Record list:
####################
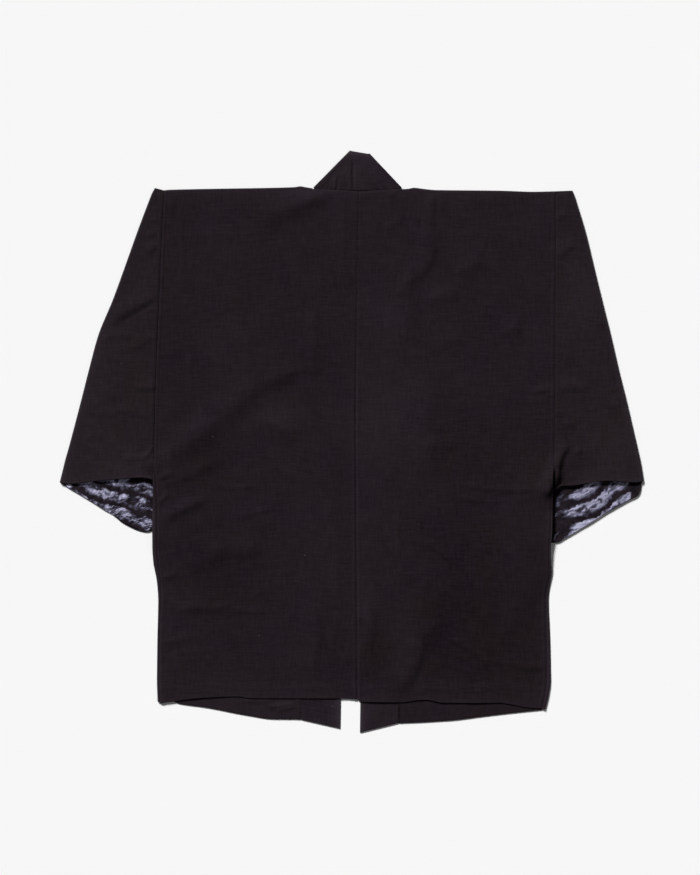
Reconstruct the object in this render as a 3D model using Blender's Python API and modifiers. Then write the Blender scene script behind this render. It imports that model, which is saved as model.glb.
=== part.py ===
"""Haori jacket of black cotton, laid flat with its back up.

+X runs across the shoulders, +Y up the garment from hem to collar, +Z up from the surface it lies on.
The origin is on that surface, under the middle of the outline. Sizes are millimetres until a point is
placed.
"""
import math
from collections import namedtuple

import bmesh
import bpy
from mathutils import Vector

MM = 0.001

# Cloth: what one wall measures and the space that neighbours keep
CLOTH = 1.0            # a layer of cotton
BAND = 2.0             # the collar, its cotton doubled
GAP = 0.35             # between layers that lie on each other
LOOSE = 0.2            # more than that, between the two halves of a sleeve's lining
BAND_GAP = 0.7         # between the collar's band and the back that lies over it
SEAM = 0.3             # between pieces that are sewn edge to edge
ARMHOLE_SEAM = 0.5     # the same where the sleeve's rows and the body's rows differ
LAYER = CLOTH + GAP

# Heights of the middle of each layer above the surface
FRONT_LEVEL = CLOTH / 2
LINING_FRONT_LEVEL = FRONT_LEVEL + LAYER
LINING_BACK_LEVEL = LINING_FRONT_LEVEL + LAYER + LOOSE
SLEEVE_BACK_LEVEL = LINING_BACK_LEVEL + LAYER
SLEEVE_MIDDLE = (FRONT_LEVEL + SLEEVE_BACK_LEVEL) / 2
LEG_LEVEL = BAND / 2
NECK_LEVEL = LEG_LEVEL + BAND + GAP
BACK_LEVEL = BAND + BAND_GAP + CLOTH / 2   # the back, over the collar's legs and the fronts
SAG = 0.8                                  # how far it sinks between the two legs, with nothing under it
SAG_LEVEL = BACK_LEVEL - SAG
CUFF_LIFT = 2.4                            # how far the back half of a cuff arches up at its hem
CUFF_UNDER_TUCK = 0.8                      # the part of that arch which reaches in under the body
TUCK_FRONT_LEVEL = SLEEVE_BACK_LEVEL + CUFF_UNDER_TUCK * CUFF_LIFT + LAYER   # over the sleeve's corner
TUCK_BACK_LEVEL = TUCK_FRONT_LEVEL + LAYER

# Colours, as linear light
BLACK = (0.017, 0.013, 0.015)
SLEEVE_BLACK = (0.022, 0.017, 0.020)
SHIBORI = (0.16, 0.15, 0.25)

# The two body lengths: side edges and centre-back seam
BodySection = namedtuple("BodySection", "y left centre right")
BODY_SECTIONS = (
    BodySection(390.0, -291.2, 10.3, 316.1),
    BodySection(351.0, -293.6, 9.6, 316.0),
    BodySection(313.0, -295.5, 8.9, 315.9),
    BodySection(274.0, -297.2, 8.3, 315.7),
    BodySection(235.0, -298.5, 7.7, 315.5),
    BodySection(196.0, -300.3, 7.1, 315.3),
    BodySection(158.0, -302.2, 6.6, 315.2),
    BodySection(111.0, -304.0, 6.1, 315.0),
    BodySection(65.0, -305.5, 5.7, 314.7),
    BodySection(28.0, -306.3, 5.7, 314.3),
    BodySection(-8.0, -307.0, 5.7, 313.9),
    BodySection(-31.0, -307.4, 5.8, 312.9),
    BodySection(-59.0, -307.8, 6.0, 311.8),
    BodySection(-100.0, -308.4, 6.4, 310.7),
    BodySection(-142.0, -309.0, 6.6, 310.0),
    BodySection(-164.0, -309.0, 6.7, 307.8),
    BodySection(-190.0, -307.4, 6.8, 308.9),
    BodySection(-215.0, -302.6, 7.0, 308.4),
    BodySection(-245.0, -300.3, 7.2, 305.0),
    BodySection(-307.0, -301.6, 7.7, 307.3),
    BodySection(-369.0, -302.3, 7.8, 308.4),
    BodySection(-414.0, -301.0, 8.0, 300.2),
)

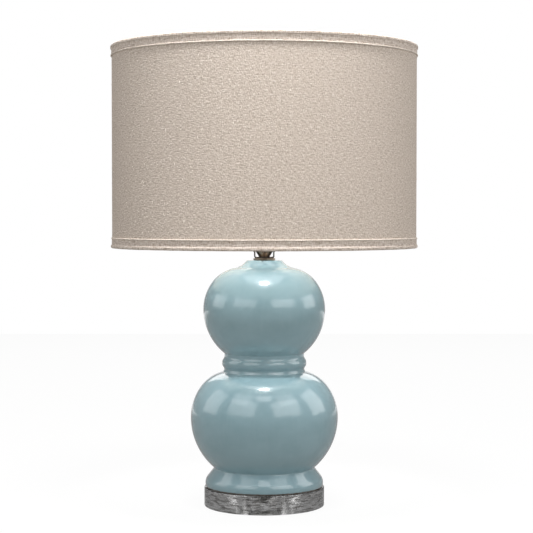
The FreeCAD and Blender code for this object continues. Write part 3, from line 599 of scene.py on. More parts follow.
@dataclass(frozen=True)
class Glaze(Finish):
    """Stoneware under a fired glossy glaze, wiped off the foot's edge, where the clay is bare.

    The glaze pools to a deeper tone in patches and runs down in faint streaks. Its surface is not quite even.
    """

    deep: str = "#8eafb8"
    pale: str = "#a3c0c8"
    clay: str = "#6e6052"
    bare_height: float = 28.3

    def draw(self, tree: bpy.types.NodeTree, surface: bpy.types.Node) -> None:
        """Patches, runs, the bare foot and an uneven gloss."""
        surface.inputs["IOR"].default_value = 1.6
        surface.inputs["Coat Weight"].default_value = 1.0
        surface.inputs["Coat Roughness"].default_value = 0.045
        patches = self.grain(tree, (60.0, 60.0, 40.0), 3.0)
        runs = self.grain(tree, (6.0, 6.0, 90.0), 3.0)
        specks = self.grain(tree, (0.9, 0.9, 0.9), 1.0)
        toned = self.between(tree, patches, linear(self.deep), linear(self.colour), 0.3, 0.55)
        toned = self.between(tree, runs, toned, linear(self.pale), 0.5, 1.6)
        toned = self.between(tree, specks, toned, linear(self.deep), 0.7, 0.95)
        height = add_node(tree, "ShaderNodeSeparateXYZ",
                          {"Vector": add_node(tree, "ShaderNodeTexCoord").outputs["Object"]}).outputs["Z"]
        edge = self.grain(tree, (4.0, 4.0, 4.0), 3.0)
        wavy = add_node(tree, "ShaderNodeMath", {0: edge, 1: 1.6 * MM, 2: height},
                        operation="MULTIPLY_ADD").outputs[0]
        bare = (self.bare_height + 0.6) * MM, (self.bare_height + 1.1) * MM
        tree.links.new(self.between(tree, wavy, linear(self.clay), toned, *bare),
                       surface.inputs["Base Color"])
        tree.links.new(self.amount(tree, wavy, 0.85, self.roughness, *bare), surface.inputs["Roughness"])
        slow = self.grain(tree, (30.0, 30.0, 14.0), 2.0)
        peel = self.grain(tree, (2.4, 2.4, 2.4), 2.0)
        under = self.bump(tree, slow, 0.12)
        uneven = self.bump(tree, peel, 0.003, under)
        tree.links.new(uneven, surface.inputs["Normal"])
        tree.links.new(uneven, surface.inputs["Coat Normal"])


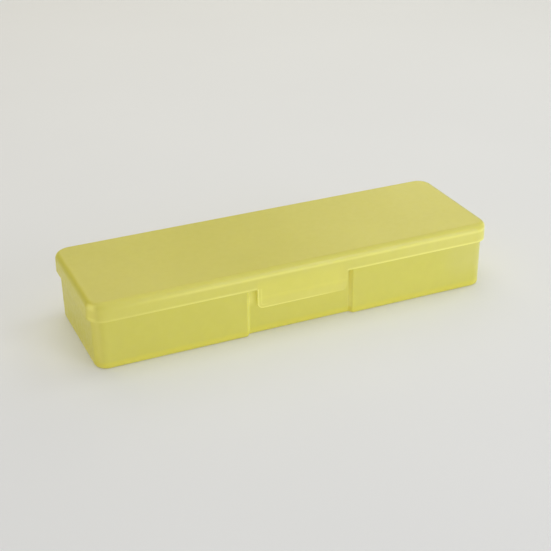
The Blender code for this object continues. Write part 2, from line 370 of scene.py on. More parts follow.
def lug_outline():
    """A hinge lug in (Y, Z): a flat top, the knuckle's round back, the upright face that the
    open lid leans on, and a gusset down to the tray's wall."""
    y, z = HINGE_AXIS.y, HINGE_AXIS.z
    root = TRAY_HALF_WIDTH - TRAY_DRAFT - BITE
    stop_angle = -math.degrees(math.acos(STOP_OFFSET / KNUCKLE_RADIUS))
    back = arc((y, z), KNUCKLE_RADIUS, 90, stop_angle, EDGE_STEPS)
    stop_foot = (y + STOP_OFFSET, z - STOP_LENGTH)
    gusset_foot = (root, z - STOP_LENGTH - GUSSET_LENGTH)
    heel = rounded_corner(
        back[-1], Vector(stop_foot), Vector(gusset_foot), STOP_FOOT_RADIUS, SMALL_STEPS
    )
    return [(root, z + KNUCKLE_RADIUS)] + back + heel + [gusset_foot]


def pin_hole(x, length):
    centre = Vector((0, HINGE_AXIS.y, HINGE_AXIS.z))
    ends = (x - length / 2 - BITE, x + length / 2 + BITE)
    return lathe_x("pin_hole", centre, [(end, PIN_HOLE_RADIUS) for end in ends])


def hinge_part(name, outline, x, length):
    """A lug or knuckle with softened edges."""
    part = prism(name, outline, x - length / 2, x + length / 2)
    return soften(part, HINGE_EDGE_RADIUS, SOFT_SEGMENTS)


def hinge_centres():
    return [(low.x + high.x) / 2 for low, high in PINS.values()]


def make_tray():
    tray = loft("tray", [tray_ring(*step) for step in tray_profile()])
    ridge = prism("ridge", ridge_outline(), -RIDGE_HALF_WIDTH, RIDGE_HALF_WIDTH)
    combine(tray, soften(ridge, CATCH_EDGE_RADIUS, SOFT_SEGMENTS), "UNION")
    for centre in hinge_centres():
        for x in (centre - LUG_OFFSET, centre + LUG_OFFSET):
            combine(tray, hinge_part("lug", lug_outline(), x, LUG_LENGTH), "UNION")
            combine(tray, pin_hole(x, LUG_LENGTH), "DIFFERENCE")
    ejector_marks(tray, TRAY_FLOOR)
    finish_shape(tray)
    return tray


# ---------------------------------------------------------------- the lid and its clasp


def clasp_columns():
    """Where the clasp's upright mesh lines meet the skirt, from the left to the right."""
    root = CLASP_HALF_WIDTH + CLASP_ROOT_RADIUS
    inner = CLASP_HALF_WIDTH - CLASP_CORNER_RADIUS - CLASP_COLUMN_GAP
    return [-root, -inner, -inner / 2, 0.0, inner / 2, inner, root]


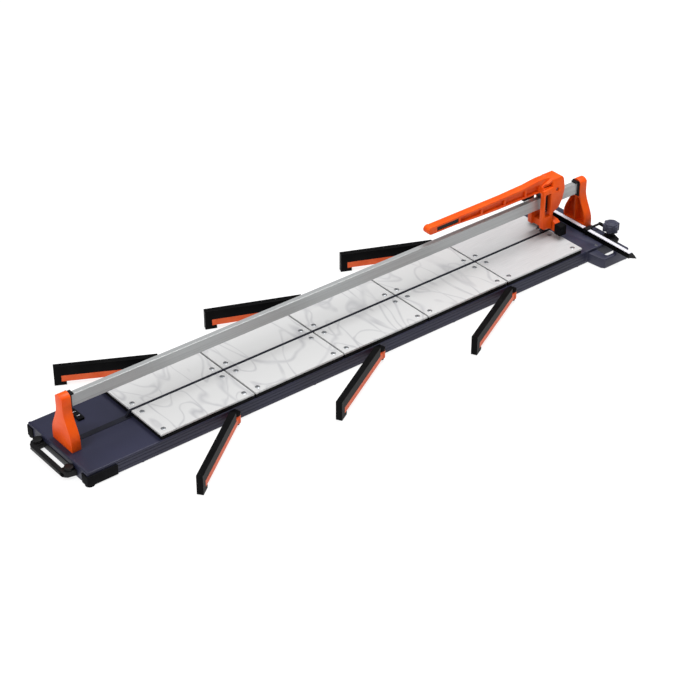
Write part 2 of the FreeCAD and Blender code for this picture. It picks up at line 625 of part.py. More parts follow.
def make_stop():
    """Sliding stop: a finger hooked over the fence, a back rod and a plate with the clamp boss."""
    y1 = -STOP_AT + STOP_FINGER / 2
    y0 = -STOP_AT - STOP_FINGER / 2
    top = FENCE_TOP + STRIP_THICK
    gap = SLIDE_GAP
    hook = fuse([box(FENCE_X0 - gap - 3.5, FENCE_X1 + gap + 7, y0, y1, top + gap, top + gap + 4.5),
                 box(FENCE_X0 - gap - 3.5, FENCE_X0 - gap, y0, y1, DECK_TOP + 11, top + gap + 4.5),
                 box(FENCE_X1 + gap, FENCE_X1 + gap + 7, y0, y1, DECK_TOP + gap, top + gap + 4.5)])
    kx, ky = knob_centre()
    back = FENCE_X1 + STOP_REACH
    yc = (y0 + y1) / 2
    rod = rod_x(FENCE_X1 + gap + 3, back - 4, yc, DECK_TOP + 17, 3.5)
    link = box(back - 10, back - 3, ky, yc + 3.5, DECK_TOP + 13, DECK_TOP + 20.5)
    far = y1 - STOP_DEPTH
    plate = prism_xy([(FENCE_X1 + gap, ky + 10), (kx, ky + 14), (back - 2, ky), (back - 12, ky - 34),
                      (FENCE_X1 + gap + 4, far), (FENCE_X1 + gap, far)], DECK_TOP + gap, DECK_TOP + 6.5)
    boss = rod_z(kx, ky, DECK_TOP + gap, DECK_TOP + 20.5, 13.0)
    stop = fuse([hook, rod, link, plate, boss])
    return stop.cut(rod_z(kx, ky, DECK_TOP, DECK_TOP + 30, STUD_R + RUN_FIT))


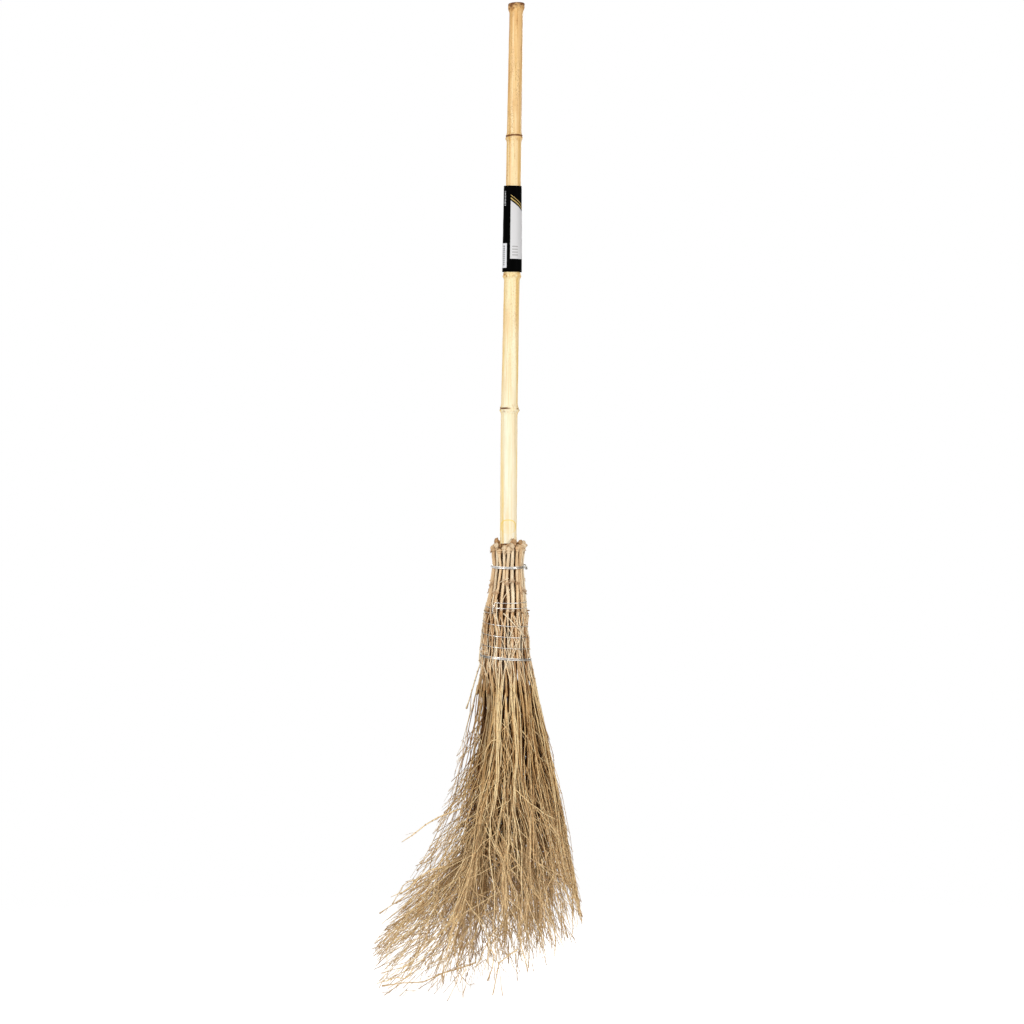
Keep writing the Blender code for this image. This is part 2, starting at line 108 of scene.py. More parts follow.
def node(tree, kind, inputs=None, **settings):
    """One node of a material: its settings, and its inputs' values or sources."""
    made = tree.nodes.new(f"ShaderNode{kind}")
    for name, value in settings.items():
        setattr(made, name, value)
    for name, value in (inputs or {}).items():
        if isinstance(value, bpy.types.NodeSocket):
            link(tree, value, made.inputs[name])
        else:
            made.inputs[name].default_value = value
    return made


def sum_of(tree, operation, first, second=0.0):
    """One step of arithmetic on numbers or on other nodes' results."""
    return node(tree, "Math", {0: first, 1: second}, operation=operation).outputs[0]


def product(tree, first, *others):
    """Numbers or other nodes' results, multiplied together."""
    for other in others:
        first = sum_of(tree, "MULTIPLY", first, other)
    return first


for lamp_name, (power, place) in LAMPS.items():
    lamp_data = bpy.data.lights.new(lamp_name, "AREA")
    lamp_data.shape = "DISK"
    lamp_data.size = LAMP_SIZE
    lamp_data.energy = power
    lamp = bpy.data.objects.new(lamp_name, lamp_data)
    lamp.location = place
    lamp.rotation_euler = (LAMP_AIM - lamp.location).to_track_quat("-Z", "Y").to_euler()
    bpy.context.scene.collection.objects.link(lamp)

room = bpy.data.worlds.new("white_room")
room.use_nodes = True
bpy.context.scene.world = room
ray = node(room.node_tree, "LightPath").outputs
seen = sum_of(room.node_tree, "MAXIMUM", ray["Is Camera Ray"], ray["Is Glossy Ray"])
seen = sum_of(room.node_tree, "MAXIMUM", seen, ray["Is Transmission Ray"])
added = product(room.node_tree, seen, 1.0 - ROOM_LIGHT)
backdrop = room.node_tree.nodes["Background"]
backdrop.inputs["Color"].default_value = (1.0, 1.0, 1.0, 1.0)
strength = sum_of(room.node_tree, "ADD", added, ROOM_LIGHT)
link(room.node_tree, strength, backdrop.inputs["Strength"])

# Floor: a plain pale sheet, flat and unfixed, that lies just under the twigs' tips. It fades into
# the room towards its rim, so that no edge of it is seen.
FLOOR_RADIUS = 1.6
FLOOR_SIDES = 96
FLOOR_FADE_SHARE = 0.3
FLOOR_GAP = 0.0005
FLOOR_LIFT = 0.46


def finish_of(name, colour, roughness, **sockets):
    """A new material with its plain values set on the shader's own sockets."""
    made = bpy.data.materials.new(name)
    made.use_nodes = True
    shader = made.node_tree.nodes["Principled BSDF"]
    shader.inputs["Base Color"].default_value = (*colour, 1.0)
    shader.inputs["Roughness"].default_value = roughness
    for socket, value in sockets.items():
        shader.inputs[socket.replace("_", " ")].default_value = value
    return made, made.node_tree, shader


def link_object(name, mesh, *finishes):
    """Links a finished mesh to the scene as an object at the origin."""
    made = bpy.data.objects.new(name, mesh)
    for finish in finishes:
        mesh.materials.append(finish)
    bpy.context.scene.collection.objects.link(made)
    return made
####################
Quote the data above verbatim from its first line to the line that includes "LAYER = CLOTH + GAP", with both boundary lines retained.

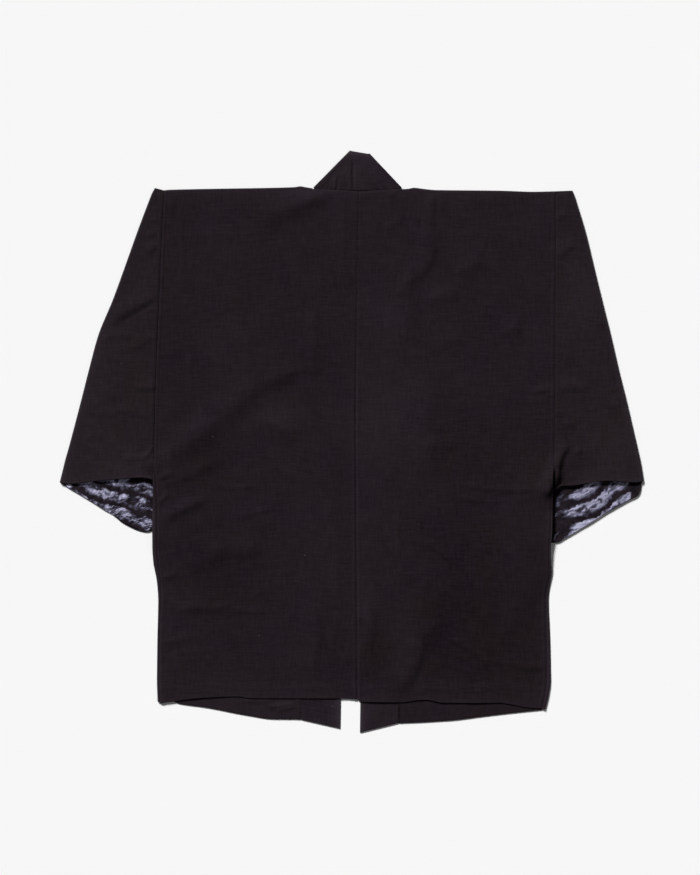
Reconstruct the object in this render as a 3D model using Blender's Python API and modifiers. Then write the Blender scene script behind this render. It imports that model, which is saved as model.glb.
=== part.py ===
"""Haori jacket of black cotton, laid flat with its back up.

+X runs across the shoulders, +Y up the garment from hem to collar, +Z up from the surface it lies on.
The origin is on that surface, under the middle of the outline. Sizes are millimetres until a point is
placed.
"""
import math
from collections import namedtuple

import bmesh
import bpy
from mathutils import Vector

MM = 0.001

# Cloth: what one wall measures and the space that neighbours keep
CLOTH = 1.0            # a layer of cotton
BAND = 2.0             # the collar, its cotton doubled
GAP = 0.35             # between layers that lie on each other
LOOSE = 0.2            # more than that, between the two halves of a sleeve's lining
BAND_GAP = 0.7         # between the collar's band and the back that lies over it
SEAM = 0.3             # between pieces that are sewn edge to edge
ARMHOLE_SEAM = 0.5     # the same where the sleeve's rows and the body's rows differ
LAYER = CLOTH + GAP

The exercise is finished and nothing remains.